(3D code data)
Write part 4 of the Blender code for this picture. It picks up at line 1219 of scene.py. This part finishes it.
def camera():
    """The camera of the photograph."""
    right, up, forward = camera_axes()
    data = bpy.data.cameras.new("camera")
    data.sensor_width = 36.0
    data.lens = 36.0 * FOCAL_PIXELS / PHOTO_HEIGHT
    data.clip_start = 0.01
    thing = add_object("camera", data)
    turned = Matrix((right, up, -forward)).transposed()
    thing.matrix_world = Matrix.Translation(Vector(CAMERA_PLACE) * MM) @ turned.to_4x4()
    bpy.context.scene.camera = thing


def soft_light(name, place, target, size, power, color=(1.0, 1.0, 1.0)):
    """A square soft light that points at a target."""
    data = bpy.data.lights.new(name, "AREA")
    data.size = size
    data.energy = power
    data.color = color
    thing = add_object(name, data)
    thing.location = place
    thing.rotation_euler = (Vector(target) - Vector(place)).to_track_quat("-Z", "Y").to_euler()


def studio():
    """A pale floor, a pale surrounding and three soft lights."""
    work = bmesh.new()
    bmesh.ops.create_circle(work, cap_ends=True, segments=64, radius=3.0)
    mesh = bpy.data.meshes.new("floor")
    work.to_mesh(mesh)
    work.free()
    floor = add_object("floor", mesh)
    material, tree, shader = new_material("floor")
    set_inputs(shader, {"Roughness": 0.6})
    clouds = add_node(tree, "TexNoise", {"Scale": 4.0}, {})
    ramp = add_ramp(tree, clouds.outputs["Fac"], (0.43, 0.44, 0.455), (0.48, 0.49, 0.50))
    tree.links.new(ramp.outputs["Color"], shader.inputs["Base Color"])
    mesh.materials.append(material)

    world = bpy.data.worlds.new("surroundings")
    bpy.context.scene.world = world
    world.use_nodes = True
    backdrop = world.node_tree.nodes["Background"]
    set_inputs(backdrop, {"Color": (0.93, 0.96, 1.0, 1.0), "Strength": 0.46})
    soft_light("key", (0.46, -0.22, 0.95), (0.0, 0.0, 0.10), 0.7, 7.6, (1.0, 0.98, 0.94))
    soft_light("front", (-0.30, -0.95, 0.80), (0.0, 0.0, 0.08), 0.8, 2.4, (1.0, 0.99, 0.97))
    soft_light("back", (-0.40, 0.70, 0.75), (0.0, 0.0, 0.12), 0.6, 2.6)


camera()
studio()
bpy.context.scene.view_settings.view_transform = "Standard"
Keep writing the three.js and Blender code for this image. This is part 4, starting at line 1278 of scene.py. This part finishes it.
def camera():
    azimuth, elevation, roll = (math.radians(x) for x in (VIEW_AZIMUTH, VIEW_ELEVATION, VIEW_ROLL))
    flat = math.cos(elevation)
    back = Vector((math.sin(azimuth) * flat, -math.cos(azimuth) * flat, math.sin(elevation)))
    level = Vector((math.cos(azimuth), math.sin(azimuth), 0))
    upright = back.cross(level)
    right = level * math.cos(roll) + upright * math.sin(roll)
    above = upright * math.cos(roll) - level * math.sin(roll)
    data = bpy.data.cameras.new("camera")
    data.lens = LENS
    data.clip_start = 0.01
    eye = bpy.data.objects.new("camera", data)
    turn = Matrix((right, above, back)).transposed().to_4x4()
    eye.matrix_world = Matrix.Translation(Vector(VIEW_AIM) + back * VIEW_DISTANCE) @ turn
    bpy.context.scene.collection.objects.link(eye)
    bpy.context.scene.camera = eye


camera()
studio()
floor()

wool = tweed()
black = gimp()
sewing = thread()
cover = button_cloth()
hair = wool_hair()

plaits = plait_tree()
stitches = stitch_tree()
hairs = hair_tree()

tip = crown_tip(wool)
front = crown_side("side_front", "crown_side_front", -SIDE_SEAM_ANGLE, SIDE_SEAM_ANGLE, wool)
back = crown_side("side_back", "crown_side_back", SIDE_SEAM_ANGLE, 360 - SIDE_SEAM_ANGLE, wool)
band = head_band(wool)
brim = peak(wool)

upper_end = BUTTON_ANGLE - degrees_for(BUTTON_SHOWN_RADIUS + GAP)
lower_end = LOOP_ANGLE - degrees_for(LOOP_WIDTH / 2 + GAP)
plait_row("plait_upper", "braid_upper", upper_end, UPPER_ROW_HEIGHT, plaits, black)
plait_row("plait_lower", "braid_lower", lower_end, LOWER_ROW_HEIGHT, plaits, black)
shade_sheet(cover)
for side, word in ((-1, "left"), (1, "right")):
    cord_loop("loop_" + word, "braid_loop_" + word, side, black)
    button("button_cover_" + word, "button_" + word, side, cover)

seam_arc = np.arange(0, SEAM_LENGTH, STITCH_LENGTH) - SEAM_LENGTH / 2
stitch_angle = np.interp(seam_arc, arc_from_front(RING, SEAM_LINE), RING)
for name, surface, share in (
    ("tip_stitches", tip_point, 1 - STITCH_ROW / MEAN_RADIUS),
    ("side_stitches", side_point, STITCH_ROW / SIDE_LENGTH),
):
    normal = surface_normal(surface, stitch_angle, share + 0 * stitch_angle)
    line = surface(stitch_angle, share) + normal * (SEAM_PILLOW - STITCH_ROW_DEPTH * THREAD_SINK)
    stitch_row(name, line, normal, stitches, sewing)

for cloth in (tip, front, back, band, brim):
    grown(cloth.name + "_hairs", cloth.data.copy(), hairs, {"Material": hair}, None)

• [Goal]: Set every line of the listing down word for word.

• [Task response]:
Write part 4 of the Blender code for this picture. It picks up at line 1219 of scene.py. This part finishes it.
def camera():
    """The camera of the photograph."""
    right, up, forward = camera_axes()
    data = bpy.data.cameras.new("camera")
    data.sensor_width = 36.0
    data.lens = 36.0 * FOCAL_PIXELS / PHOTO_HEIGHT
    data.clip_start = 0.01
    thing = add_object("camera", data)
    turned = Matrix((right, up, -forward)).transposed()
    thing.matrix_world = Matrix.Translation(Vector(CAMERA_PLACE) * MM) @ turned.to_4x4()
    bpy.context.scene.camera = thing


def soft_light(name, place, target, size, power, color=(1.0, 1.0, 1.0)):
    """A square soft light that points at a target."""
    data = bpy.data.lights.new(name, "AREA")
    data.size = size
    data.energy = power
    data.color = color
    thing = add_object(name, data)
    thing.location = place
    thing.rotation_euler = (Vector(target) - Vector(place)).to_track_quat("-Z", "Y").to_euler()


def studio():
    """A pale floor, a pale surrounding and three soft lights."""
    work = bmesh.new()
    bmesh.ops.create_circle(work, cap_ends=True, segments=64, radius=3.0)
    mesh = bpy.data.meshes.new("floor")
    work.to_mesh(mesh)
    work.free()
    floor = add_object("floor", mesh)
    material, tree, shader = new_material("floor")
    set_inputs(shader, {"Roughness": 0.6})
    clouds = add_node(tree, "TexNoise", {"Scale": 4.0}, {})
    ramp = add_ramp(tree, clouds.outputs["Fac"], (0.43, 0.44, 0.455), (0.48, 0.49, 0.50))
    tree.links.new(ramp.outputs["Color"], shader.inputs["Base Color"])
    mesh.materials.append(material)

    world = bpy.data.worlds.new("surroundings")
    bpy.context.scene.world = world
    world.use_nodes = True
    backdrop = world.node_tree.nodes["Background"]
    set_inputs(backdrop, {"Color": (0.93, 0.96, 1.0, 1.0), "Strength": 0.46})
    soft_light("key", (0.46, -0.22, 0.95), (0.0, 0.0, 0.10), 0.7, 7.6, (1.0, 0.98, 0.94))
    soft_light("front", (-0.30, -0.95, 0.80), (0.0, 0.0, 0.08), 0.8, 2.4, (1.0, 0.99, 0.97))
    soft_light("back", (-0.40, 0.70, 0.75), (0.0, 0.0, 0.12), 0.6, 2.6)


camera()
studio()
bpy.context.scene.view_settings.view_transform = "Standard"
Keep writing the three.js and Blender code for this image. This is part 4, starting at line 1278 of scene.py. This part finishes it.
def camera():
    azimuth, elevation, roll = (math.radians(x) for x in (VIEW_AZIMUTH, VIEW_ELEVATION, VIEW_ROLL))
    flat = math.cos(elevation)
    back = Vector((math.sin(azimuth) * flat, -math.cos(azimuth) * flat, math.sin(elevation)))
    level = Vector((math.cos(azimuth), math.sin(azimuth), 0))
    upright = back.cross(level)
    right = level * math.cos(roll) + upright * math.sin(roll)
    above = upright * math.cos(roll) - level * math.sin(roll)
    data = bpy.data.cameras.new("camera")
    data.lens = LENS
    data.clip_start = 0.01
    eye = bpy.data.objects.new("camera", data)
    turn = Matrix((right, above, back)).transposed().to_4x4()
    eye.matrix_world = Matrix.Translation(Vector(VIEW_AIM) + back * VIEW_DISTANCE) @ turn
    bpy.context.scene.collection.objects.link(eye)
    bpy.context.scene.camera = eye


camera()
studio()
floor()

wool = tweed()
black = gimp()
sewing = thread()
cover = button_cloth()
hair = wool_hair()

plaits = plait_tree()
stitches = stitch_tree()
hairs = hair_tree()

tip = crown_tip(wool)
front = crown_side("side_front", "crown_side_front", -SIDE_SEAM_ANGLE, SIDE_SEAM_ANGLE, wool)
back = crown_side("side_back", "crown_side_back", SIDE_SEAM_ANGLE, 360 - SIDE_SEAM_ANGLE, wool)
band = head_band(wool)
brim = peak(wool)

upper_end = BUTTON_ANGLE - degrees_for(BUTTON_SHOWN_RADIUS + GAP)
lower_end = LOOP_ANGLE - degrees_for(LOOP_WIDTH / 2 + GAP)
plait_row("plait_upper", "braid_upper", upper_end, UPPER_ROW_HEIGHT, plaits, black)
plait_row("plait_lower", "braid_lower", lower_end, LOWER_ROW_HEIGHT, plaits, black)
shade_sheet(cover)
for side, word in ((-1, "left"), (1, "right")):
    cord_loop("loop_" + word, "braid_loop_" + word, side, black)
    button("button_cover_" + word, "button_" + word, side, cover)

seam_arc = np.arange(0, SEAM_LENGTH, STITCH_LENGTH) - SEAM_LENGTH / 2
stitch_angle = np.interp(seam_arc, arc_from_front(RING, SEAM_LINE), RING)
for name, surface, share in (
    ("tip_stitches", tip_point, 1 - STITCH_ROW / MEAN_RADIUS),
    ("side_stitches", side_point, STITCH_ROW / SIDE_LENGTH),
):
    normal = surface_normal(surface, stitch_angle, share + 0 * stitch_angle)
    line = surface(stitch_angle, share) + normal * (SEAM_PILLOW - STITCH_ROW_DEPTH * THREAD_SINK)
    stitch_row(name, line, normal, stitches, sewing)

for cloth in (tip, front, back, band, brim):
    grown(cloth.name + "_hairs", cloth.data.copy(), hairs, {"Material": hair}, None)